## START

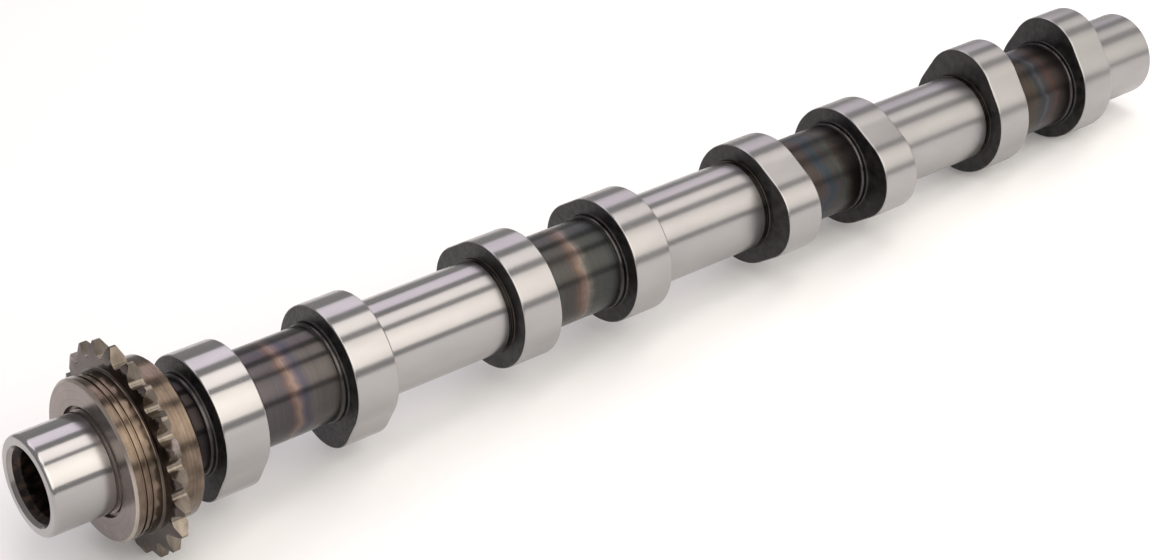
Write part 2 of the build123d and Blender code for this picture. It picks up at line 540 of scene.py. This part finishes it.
# %% [markdown]
# Each material starts from what the steel has been through. One helper turns an sRGB hex colour to
# linear, one adds a node with its settings and links, and one starts an empty material. Patterns read
# Object coordinates, which are metres here, so they stay where they are on the part from any side. Nearly
# all of a noise pattern lies between 0.3 and 0.7, so that is the span from which it is stretched to what
# it drives.

# %% Material helpers
def colour(hex_code):
    """Linear colour, with alpha, of an sRGB hex code."""
    channels = [int(hex_code[place:place + 2], 16) / 255 for place in (0, 2, 4)]
    return (*[c / 12.92 if c <= 0.04045 else ((c + 0.055) / 1.055) ** 2.4 for c in channels], 1.0)


def add(tree, kind, inputs=(), stops=(), **settings):
    """One node with its settings, its inputs by name or in order, and the stops of a colour ramp."""
    node = tree.nodes.new(kind)
    for key, value in settings.items():
        setattr(node, key, value)
    for key, value in inputs.items() if isinstance(inputs, dict) else enumerate(inputs):
        if isinstance(value, bpy.types.Node):
            tree.links.new(value.outputs[0], node.inputs[key])
        elif isinstance(value, bpy.types.NodeSocket):
            tree.links.new(value, node.inputs[key])
        else:
            node.inputs[key].default_value = value
    for place, (position, hex_code) in enumerate(stops):
        elements = node.color_ramp.elements
        stop = elements[place] if place < 2 else elements.new(position)
        stop.position, stop.color = position, colour(hex_code)
    return node


def new_material(name):
    """Empty material, its node tree, and Object coordinates."""
    made = bpy.data.materials.new(name)
    made.use_nodes = True
    tree = made.node_tree
    tree.nodes.clear()
    return made, tree, add(tree, "ShaderNodeTexCoord").outputs["Object"]


NOISE_SPAN = (0.3, 0.7)


def per_mm(x, y, z):
    """Scale of a Mapping node for a pattern whose features are x, y and z millimetres long."""
    return [1 / (size * MM) for size in (x, y, z)]


print("middle grey in linear light:", round(colour("808080")[0], 3))

# %% [markdown]
# Ground steel: hardened steel finished on a cylindrical grinder. It is almost a mirror round the shaft
# and blurred along it, because the grinding wheel leaves fine rings. Those are about 0.05 mm apart, too
# fine to show one by one, so an anisotropic gloss stands for them: the radial tangent runs round the
# shaft, and a quarter turn lays the blur along X. A few rings drawn 1 mm apart change the gloss by a
# hair. The polish is a little duller towards the rear, where the lines of light look softer.

# %% Ground steel
polish_span = (20 * MM, 260 * MM)
polish_gloss = (0.17, 0.29)
fleck_gloss = 0.008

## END

**Task instructions**
Emit the full listing verbatim.

**Output for this task**
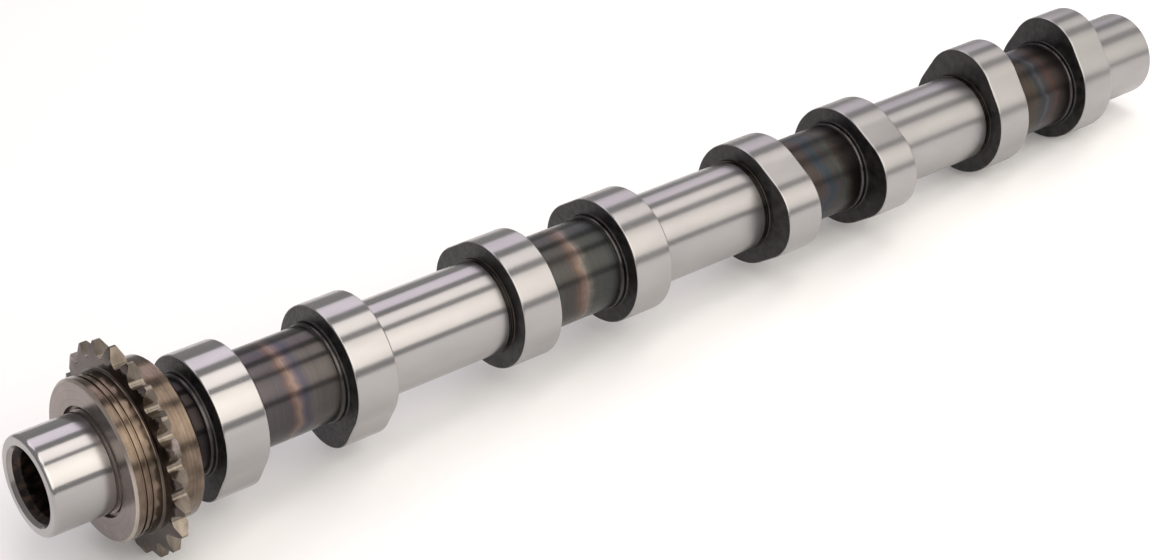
Write part 2 of the build123d and Blender code for this picture. It picks up at line 540 of scene.py. This part finishes it.
# %% [markdown]
# Each material starts from what the steel has been through. One helper turns an sRGB hex colour to
# linear, one adds a node with its settings and links, and one starts an empty material. Patterns read
# Object coordinates, which are metres here, so they stay where they are on the part from any side. Nearly
# all of a noise pattern lies between 0.3 and 0.7, so that is the span from which it is stretched to what
# it drives.

# %% Material helpers
def colour(hex_code):
    """Linear colour, with alpha, of an sRGB hex code."""
    channels = [int(hex_code[place:place + 2], 16) / 255 for place in (0, 2, 4)]
    return (*[c / 12.92 if c <= 0.04045 else ((c + 0.055) / 1.055) ** 2.4 for c in channels], 1.0)


def add(tree, kind, inputs=(), stops=(), **settings):
    """One node with its settings, its inputs by name or in order, and the stops of a colour ramp."""
    node = tree.nodes.new(kind)
    for key, value in settings.items():
        setattr(node, key, value)
    for key, value in inputs.items() if isinstance(inputs, dict) else enumerate(inputs):
        if isinstance(value, bpy.types.Node):
            tree.links.new(value.outputs[0], node.inputs[key])
        elif isinstance(value, bpy.types.NodeSocket):
            tree.links.new(value, node.inputs[key])
        else:
            node.inputs[key].default_value = value
    for place, (position, hex_code) in enumerate(stops):
        elements = node.color_ramp.elements
        stop = elements[place] if place < 2 else elements.new(position)
        stop.position, stop.color = position, colour(hex_code)
    return node


def new_material(name):
    """Empty material, its node tree, and Object coordinates."""
    made = bpy.data.materials.new(name)
    made.use_nodes = True
    tree = made.node_tree
    tree.nodes.clear()
    return made, tree, add(tree, "ShaderNodeTexCoord").outputs["Object"]


NOISE_SPAN = (0.3, 0.7)


def per_mm(x, y, z):
    """Scale of a Mapping node for a pattern whose features are x, y and z millimetres long."""
    return [1 / (size * MM) for size in (x, y, z)]


print("middle grey in linear light:", round(colour("808080")[0], 3))

# %% [markdown]
# Ground steel: hardened steel finished on a cylindrical grinder. It is almost a mirror round the shaft
# and blurred along it, because the grinding wheel leaves fine rings. Those are about 0.05 mm apart, too
# fine to show one by one, so an anisotropic gloss stands for them: the radial tangent runs round the
# shaft, and a quarter turn lays the blur along X. A few rings drawn 1 mm apart change the gloss by a
# hair. The polish is a little duller towards the rear, where the lines of light look softer.

# %% Ground steel
polish_span = (20 * MM, 260 * MM)
polish_gloss = (0.17, 0.29)
fleck_gloss = 0.008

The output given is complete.